• Requirements:
Exactly reproduce each line of the listing that follows.
>> start
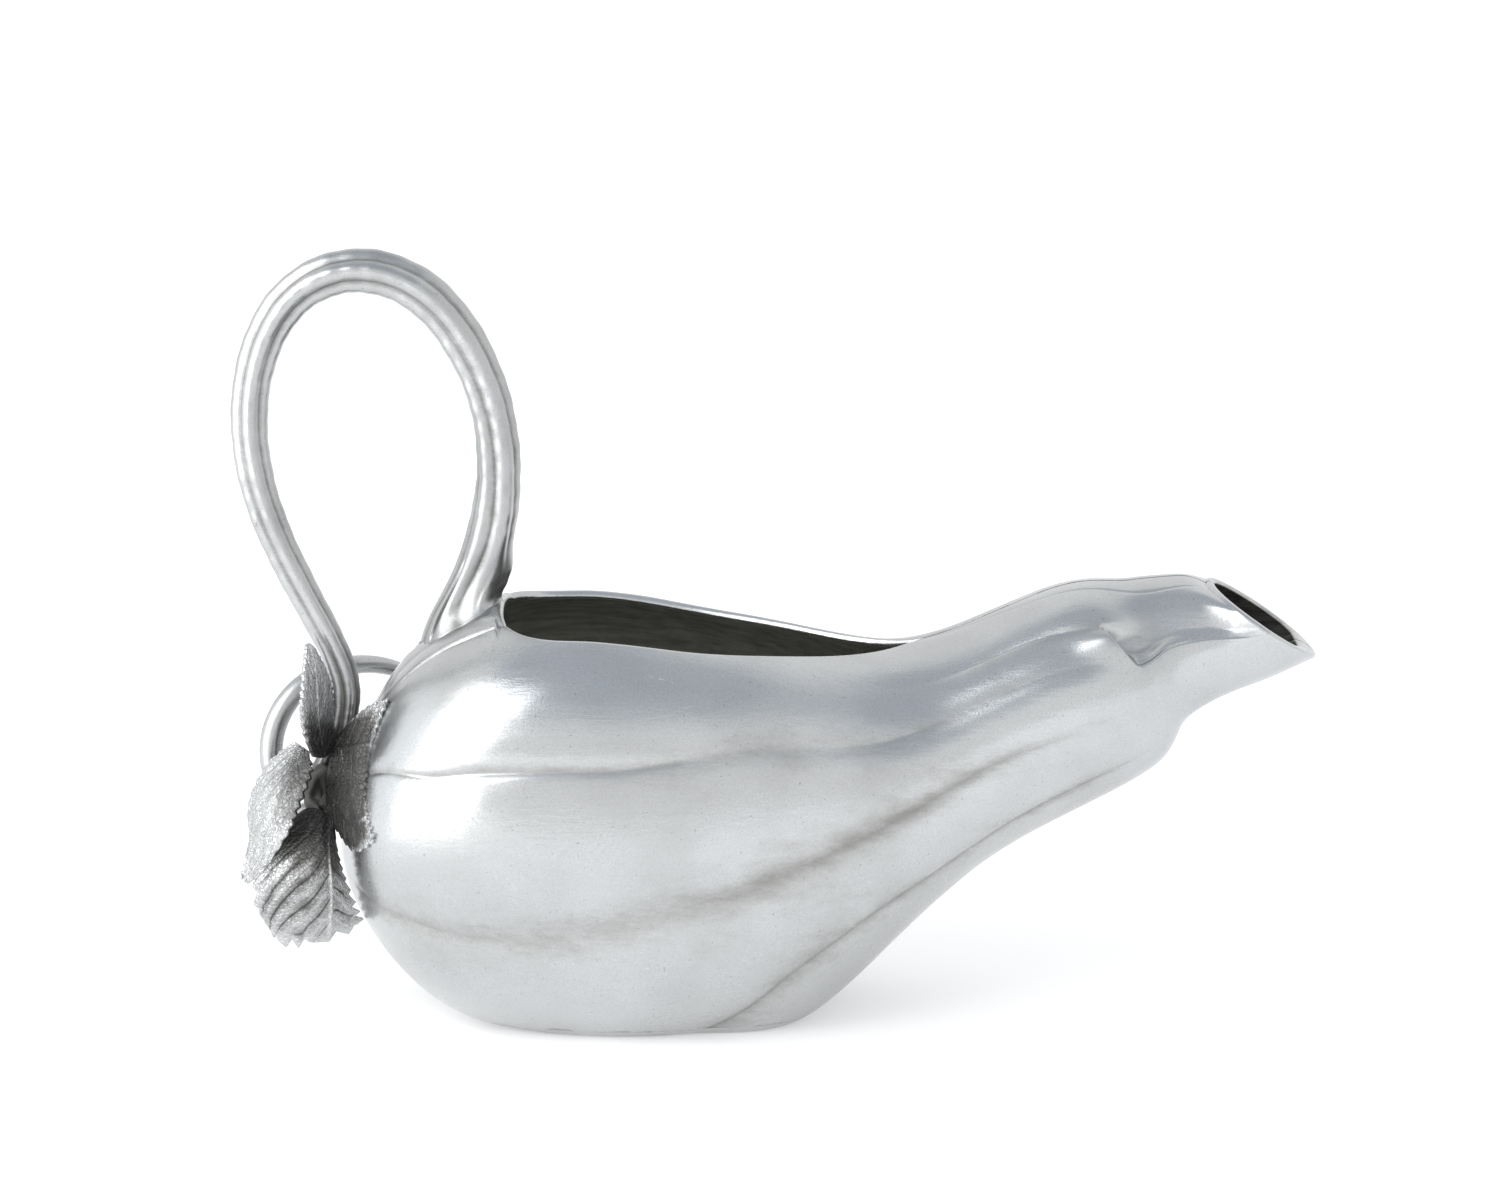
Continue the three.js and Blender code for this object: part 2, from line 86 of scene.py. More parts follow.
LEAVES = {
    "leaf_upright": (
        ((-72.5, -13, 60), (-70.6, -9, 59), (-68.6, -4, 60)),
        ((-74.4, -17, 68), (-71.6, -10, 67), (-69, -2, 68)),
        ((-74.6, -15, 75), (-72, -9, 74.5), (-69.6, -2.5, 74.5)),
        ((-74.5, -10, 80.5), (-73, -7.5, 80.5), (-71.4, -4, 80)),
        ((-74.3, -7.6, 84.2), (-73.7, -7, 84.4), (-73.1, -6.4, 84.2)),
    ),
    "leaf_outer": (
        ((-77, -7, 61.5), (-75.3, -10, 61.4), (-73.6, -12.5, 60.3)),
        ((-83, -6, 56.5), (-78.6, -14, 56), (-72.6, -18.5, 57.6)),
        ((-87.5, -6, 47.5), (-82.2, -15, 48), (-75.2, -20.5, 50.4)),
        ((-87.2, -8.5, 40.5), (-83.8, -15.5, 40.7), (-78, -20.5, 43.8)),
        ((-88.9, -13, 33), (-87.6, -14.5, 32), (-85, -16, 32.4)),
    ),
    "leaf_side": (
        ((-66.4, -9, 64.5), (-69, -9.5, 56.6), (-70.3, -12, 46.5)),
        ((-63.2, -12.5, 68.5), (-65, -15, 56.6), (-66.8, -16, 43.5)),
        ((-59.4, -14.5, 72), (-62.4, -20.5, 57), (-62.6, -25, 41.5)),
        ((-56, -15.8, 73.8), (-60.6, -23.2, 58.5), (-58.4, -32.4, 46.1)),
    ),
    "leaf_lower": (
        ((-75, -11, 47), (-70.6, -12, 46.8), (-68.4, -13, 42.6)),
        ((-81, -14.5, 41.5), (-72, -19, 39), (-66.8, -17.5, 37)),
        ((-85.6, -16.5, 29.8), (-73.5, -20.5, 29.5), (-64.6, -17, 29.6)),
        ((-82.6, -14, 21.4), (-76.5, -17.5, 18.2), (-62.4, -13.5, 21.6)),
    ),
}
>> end
• Complete response:
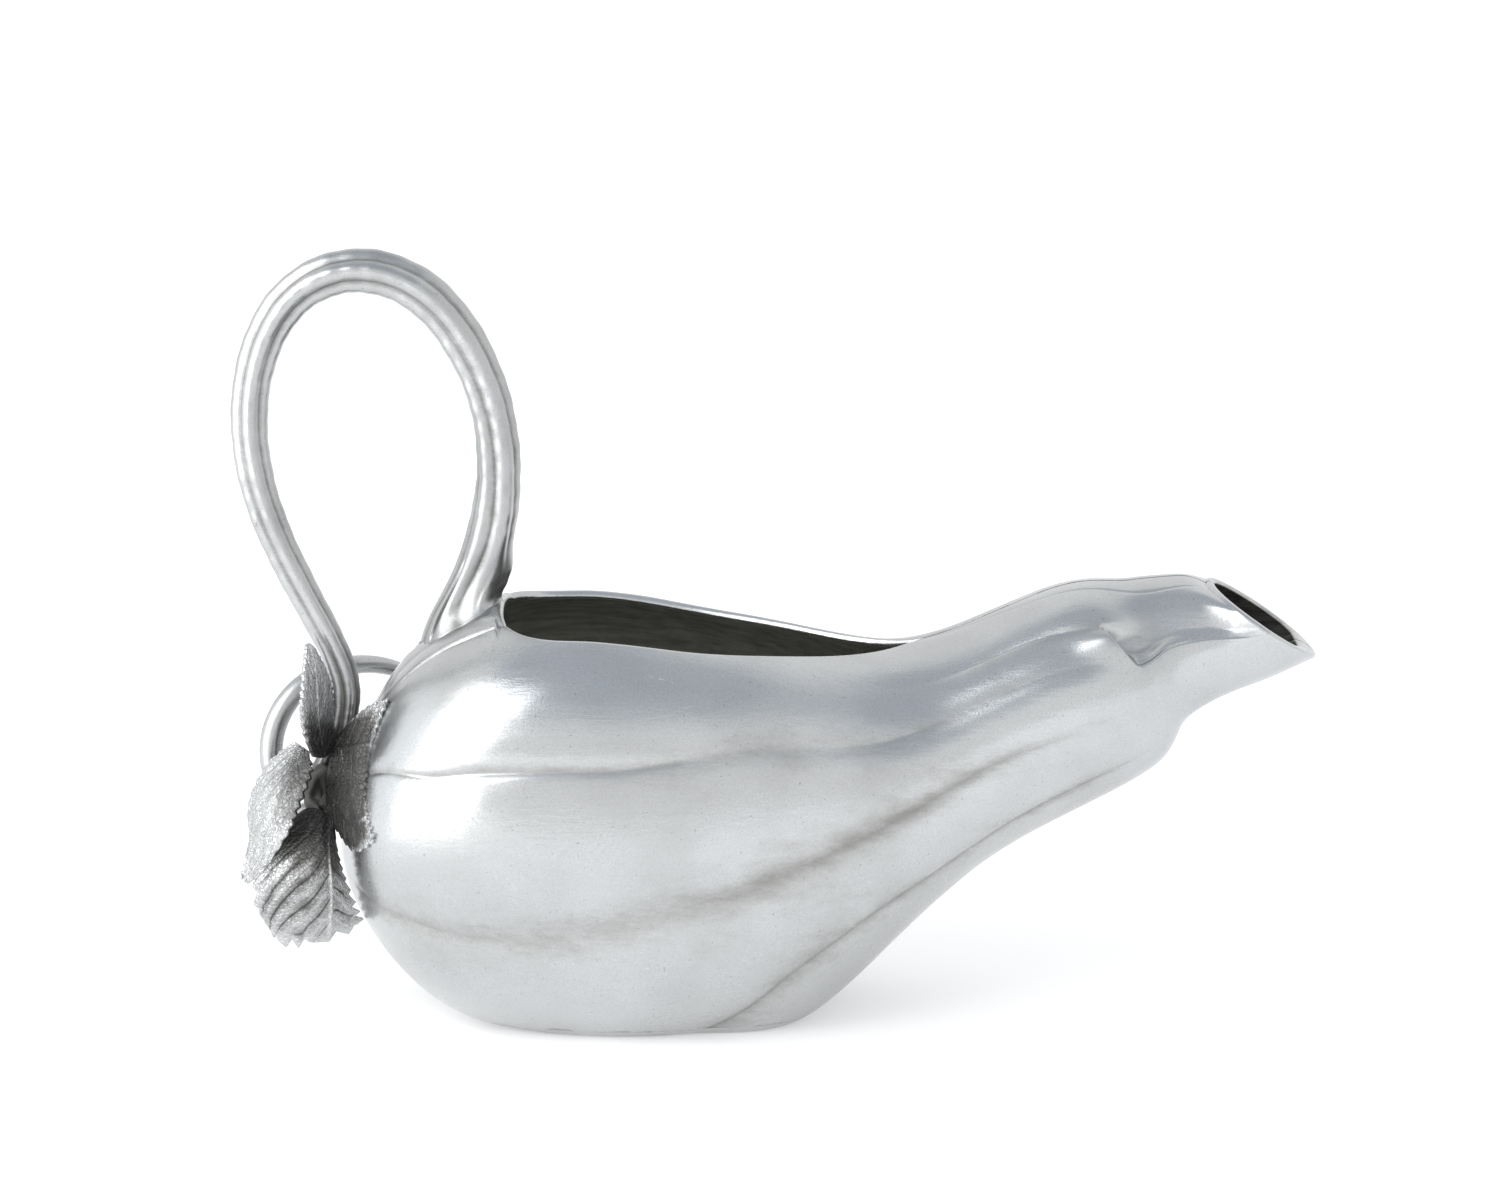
Continue the three.js and Blender code for this object: part 2, from line 86 of scene.py. More parts follow.
LEAVES = {
    "leaf_upright": (
        ((-72.5, -13, 60), (-70.6, -9, 59), (-68.6, -4, 60)),
        ((-74.4, -17, 68), (-71.6, -10, 67), (-69, -2, 68)),
        ((-74.6, -15, 75), (-72, -9, 74.5), (-69.6, -2.5, 74.5)),
        ((-74.5, -10, 80.5), (-73, -7.5, 80.5), (-71.4, -4, 80)),
        ((-74.3, -7.6, 84.2), (-73.7, -7, 84.4), (-73.1, -6.4, 84.2)),
    ),
    "leaf_outer": (
        ((-77, -7, 61.5), (-75.3, -10, 61.4), (-73.6, -12.5, 60.3)),
        ((-83, -6, 56.5), (-78.6, -14, 56), (-72.6, -18.5, 57.6)),
        ((-87.5, -6, 47.5), (-82.2, -15, 48), (-75.2, -20.5, 50.4)),
        ((-87.2, -8.5, 40.5), (-83.8, -15.5, 40.7), (-78, -20.5, 43.8)),
        ((-88.9, -13, 33), (-87.6, -14.5, 32), (-85, -16, 32.4)),
    ),
    "leaf_side": (
        ((-66.4, -9, 64.5), (-69, -9.5, 56.6), (-70.3, -12, 46.5)),
        ((-63.2, -12.5, 68.5), (-65, -15, 56.6), (-66.8, -16, 43.5)),
        ((-59.4, -14.5, 72), (-62.4, -20.5, 57), (-62.6, -25, 41.5)),
        ((-56, -15.8, 73.8), (-60.6, -23.2, 58.5), (-58.4, -32.4, 46.1)),
    ),
    "leaf_lower": (
        ((-75, -11, 47), (-70.6, -12, 46.8), (-68.4, -13, 42.6)),
        ((-81, -14.5, 41.5), (-72, -19, 39), (-66.8, -17.5, 37)),
        ((-85.6, -16.5, 29.8), (-73.5, -20.5, 29.5), (-64.6, -17, 29.6)),
        ((-82.6, -14, 21.4), (-76.5, -17.5, 18.2), (-62.4, -13.5, 21.6)),
    ),
}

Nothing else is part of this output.